A request is submitted by

  (enqueue POOLID request)

where we'll get to POOLID in just a minute. This will return a channel that will eventually deliver the result in the form discussed above.

re-entrant requests

The functions just discussed are allowed to enqueue requests of their own:

  (call-reentrant requests)

where the second argument is a sequence of requests in standard form. This "blocks" (in a go-ish sense), eventually returning a sequence of results. These are true results, not encased in {:value ...}. In the event of an error from one of the re-entrant calls, the exception will be enriched and rethrown such that the outermost cdefn ends up returning something of the form

{:error {:msg "Error from request"
         :req "[originalfn 1 "blah"]
		 :info {[req-that-caused-error 2 "bleh"] {:stack [...]
		                                           :msg "Icky value"}
	            [another-bad-req 3 "blah"]       {:stack [...]
		                                         :msg "Smelly value"}}}}

Note that call-reentrant is a macro that does the <! wait and deals with errors. You could call the enqueue-reentrant function directly and read from the channel it returns.

Redis Back-end

There is an assumption of a central statekeeper back-end, of which multiple versions could exist, but only Redis has yet been implemented.

Resiliance

As noted, all requests are supposed to be referentially transparent, so in the worst case we can simply bounce everything. That said, we would like to be able to kill and restart individual services with minimal disruption.

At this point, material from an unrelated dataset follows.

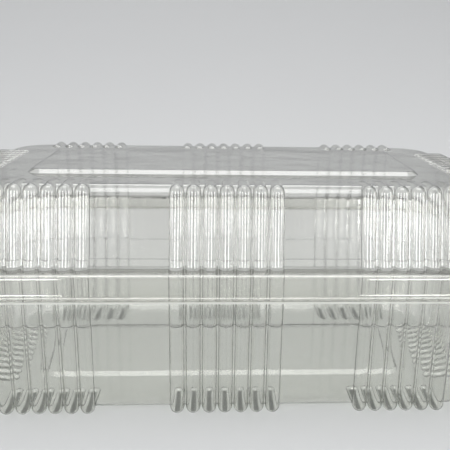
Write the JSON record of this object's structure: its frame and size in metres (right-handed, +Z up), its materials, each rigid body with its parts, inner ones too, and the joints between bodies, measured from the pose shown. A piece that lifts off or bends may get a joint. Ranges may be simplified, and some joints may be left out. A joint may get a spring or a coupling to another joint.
{
  "type": "hinged clear plastic food pack",
  "caption": "Oblong clear plastic pack with a hinged lid: a fluted tray and a fluted lid formed in one sheet, folded shut along a crease and closed by nesting bead rims.",
  "frame": {"origin": "middle of the footprint, on the surface that the pack stands on", "axes": "+X along the long side, +Y from the front wall to the hinge at the rear, +Z up"},
  "size_m": [0.243, 0.149, 0.0886],
  "materials": {
    "clear_sheet": "clear formed PET sheet, glossy"
  },
  "bodies": {
    "base": {"base_tray": "clear_sheet"},
    "lid": {"lid": "clear_sheet"}
  },
  "joints": [
    {"name": "lid_hinge", "type": "hinge", "parent": "base", "child": "lid", "pos_m": [0, 0.0745, 0.0502], "axis": [-1, 0, 0], "range_deg": [0, 180]}
  ]
}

An important internal function is crpop, which essentially turns a Redis queue into an async channel. Once a request has been popped from Redis and placed onto the channel, there is a potential hole, where a process might go down before the request is processed. For this reason, crpop uses Redis' BRPOPLPUSH, which atomically pops from one list and pushes onto another. This "backup" list only gets cleared once the request has been safely dealt with.

Untimely process deaths will result in prevalence of Redis keys like requests-queue-bak-poolname, which contain the possibly unprocessed requests.

There is not yet any automatic recovery, which would entail checking on launch for backup queues and then transferring their content to request queues. This is coming soon....

Of course Redis itself might go down, but I've decided that this presumably rare occurrence is sufficiently mitigated by referential transparency. In the event of an "outage," it may be necessary to resubmit external requests to the system.

Notes on traversal

BFS Algorithm in v1

Girder algorithm effectively performed a breadth-first search, with reentrant requests going to the back of the work queue. By contrast, Doug Lea's fork-join framework does a depth-first search, pushing new requests to the top of a work stack. In FJ, idle workers steal jobs from the bottom of the work stack, which tends to encourage distribution of jobs closer to the root. Why don't we do the same?

One consideration we have that FJ doesn't is result sharing. Two requests may each generate the same sub-request. In the example below, workers 1 and 2 start, respectively on requests A and Z. Z requests E directly, while A requests it indirectly, via several intermediate requests. Suppose that, by the time D requests E, it's already in progress at worker 2. While waiting for E to complete, worker 1 polls the stack and pulls C. But C is waiting on D, which will never complete.

:::text
  W1    W2
   A     Z
   /\   /
  B  C /
   \/ /
   D /
   |/
   E  <-- E is already in progress at another worker
Local Stack Work Stack Action
A new work!
A pop A from work stack
A BC push B and C; wait for results
AB C pop B
AB DC push D
ABD C pop D
ABD EC push E
ABDE C pop E
ABD C ignore, as its already in progress
ABDC pop C

DFS Relay Algorithm in v2

Version 2 of the algorithm performs a DFS and solves the sharing deadlock without using breadth-first-search. We no longer have a Clojure call stack mirroring the request call stack. Rather, every request is evaluated in its own go block and control is transferred between active requests by means of a special "baton" channel. The baton is passed right before any potentially parking operatation, and grabbed immediately afterwards.

The issuance of a reentrant request proceeds as follows:

  1. Subscribe to the id of the request, receiving a channel on which notification will be sent.
  2. Push the request onto the local stack.
  3. Pass the baton.
  4. Await notification
  5. Grab baton.

Meanwhile (considering only local requests for now) the worker thread:

  1. Passes the baton.
  2. Pops a request, parking if none is available.
  3. Grabs the baton.
  4. Passes it to a new request processor, which immediately detaches into a go block.
  5. Grabs the baton.

The processor:

  1. Checks for cached value, and if found, publishes it and passes the baton and exits.
  2. Checks for a request already running and, if found, passes the baton immediately, since whoever made the request is already signed up for notification, and exits.
  3. Otherwise, launches the request evaluation into a go block and parks, waiting for completion.
  4. And passes the baton.

Of course, between steps 3 and 4, the request evaluation may issue a reentrant request of its own, in which case the baton will get passed waiting for its evaluation.

In this way, a single thread of execution is maintained.

While requests are popped from the top of the stack, work to be shared is dealt from the bottom, thus (as in FJ) making it more likely that shared work is higher up the call graph and hence more general.

Sharing occurs on a period schedule. We keep track of how many requests were popped by the worker in the last period and reduce its stack to that size.

License

Copyright © 2014 Peter Fraenkel

Distributed under the Eclipse Public License either version 1.0 or (at your option) any later version.